Effects of different loading of magnesium oxide on activated carbon nanofibers for methane adsorption

Abstract

In the last few years, with the escalating world demand for energy, natural gas had been suggested as an alternative for replacing heavy fossil fuels as it produces cleaner combustion, less harmful and economical. Moreover, continuous world’s depending on fossil fuels such as crude oils, coals and heavy fuels has become a major concerned to the entire world as the excessive burning of these fuels produced harmful gases that leading to global warming. For this reasons, in this work, PAN- based activated carbon nanofibers (ACNFs) with various loading of magnesium oxide (MgO) (0, 5, 10, and 15 wt.%) were prepared for methane (CH4) adsorption. The nanofibers (NFs) were successfully produced via electrospinning process at optimize parameters. The resultant NFs underwent three steps of pyrolysis process which are stabilization, carbonization and activation at 275 oC, 600 oC and 800 oC, respectively.
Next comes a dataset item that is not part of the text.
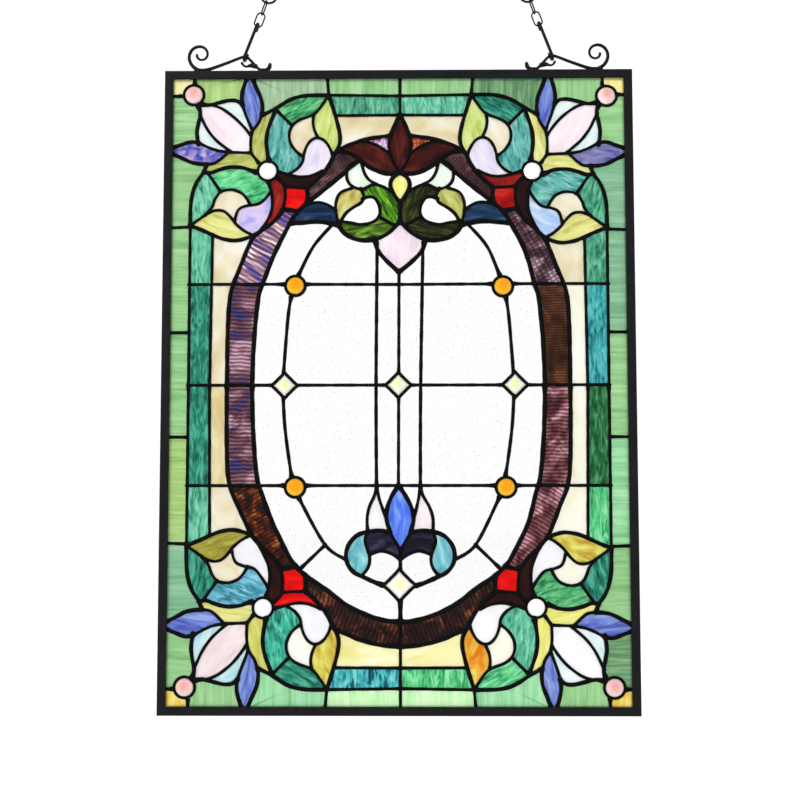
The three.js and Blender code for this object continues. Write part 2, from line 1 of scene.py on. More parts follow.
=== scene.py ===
# Hanging stained glass window: a framed panel of copper-foiled glass on two chains
import math
import random

import bpy
import numpy as np
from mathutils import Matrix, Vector
from mathutils.bvhtree import BVHTree
from mathutils.geometry import delaunay_2d_cdt


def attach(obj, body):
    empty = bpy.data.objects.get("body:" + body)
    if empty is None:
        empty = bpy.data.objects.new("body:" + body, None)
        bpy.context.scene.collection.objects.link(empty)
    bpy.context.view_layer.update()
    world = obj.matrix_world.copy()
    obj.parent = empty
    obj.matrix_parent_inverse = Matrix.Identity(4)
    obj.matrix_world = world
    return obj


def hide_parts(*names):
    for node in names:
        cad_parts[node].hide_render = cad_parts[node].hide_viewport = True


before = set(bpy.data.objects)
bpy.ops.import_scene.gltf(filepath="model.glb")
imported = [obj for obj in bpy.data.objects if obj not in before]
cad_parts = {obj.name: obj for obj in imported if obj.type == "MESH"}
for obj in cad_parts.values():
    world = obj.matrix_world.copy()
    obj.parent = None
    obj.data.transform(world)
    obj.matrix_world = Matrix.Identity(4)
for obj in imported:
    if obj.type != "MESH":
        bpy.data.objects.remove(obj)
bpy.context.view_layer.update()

# Sizes in millimetres, measured from the panel's centre, which hangs below the origin
PANEL_DROP = 395.896
HALF_WIDTH = 228.5
HALF_HEIGHT = 311.0
FRAME_FACE = 8.5
FRAME_DEPTH = 9.6
FRAME_SOFTNESS = 0.9
LIP_SOFTNESS = 0.5
LIP_CUT = 0.15
GROOVE_DEPTH = 4.0
GROOVE_HALF = 3.1
GLASS_HALF = 1.5
SEAM_HALF = 2.8
SEAM_WIDTHS = {"bold": 4.7, "line": 3.3, "vein": 3.6}
SEAM_SPACING = 1.7
BEZEL_WIDTH = 2.8
JEWEL_RISE = 2.6
STAR_RISE = 1.6
GIRDLE = 0.6
FIT_GAP = 0.3
MOTIF_SHIFT = 3.5
SCROLL_SHIFT = {(-1, 1): 0.0, (1, 1): 3.0, (-1, -1): 6.5, (1, -1): 4.0}
CORNERS = list(SCROLL_SHIFT)
CORNER_NAMES = ["upper_left", "upper_right", "lower_left", "lower_right"]
chance = random.Random(11)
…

The ACNFs/MgO were characterized using scanning electron microscopy (SEM), Fourier transform infrared spectroscopy (FTIR), thermal gravimetric (TGA) analysis, X-ray diffraction (XRD) analysis, Brunaeur, Emmett and Teller (BET) method and CH4 adsorption tests. The adsorption equilibrium of CH4 on ACNFs/MgO was measured using a static volumetric technique. Adsorption of CH4 on the ACNFs/MgO was conducted at 30 oC for pressures up to 4 bars. The equilibrium data were stimulated using the Freundlich and Langmuir isotherms, with both models having R2 > 0.98. The results on BET surface area showed the ACNFs loading with 15 wt.% MgO has the highest surface area of 1893.09 m2/g and it was assumed to be a major contributor for higher gas adsorption capacity. From these findings, it is believed that ACNFs/MgO will become a new adsorbent with great potential for gas adsorption and storage in the near future applications.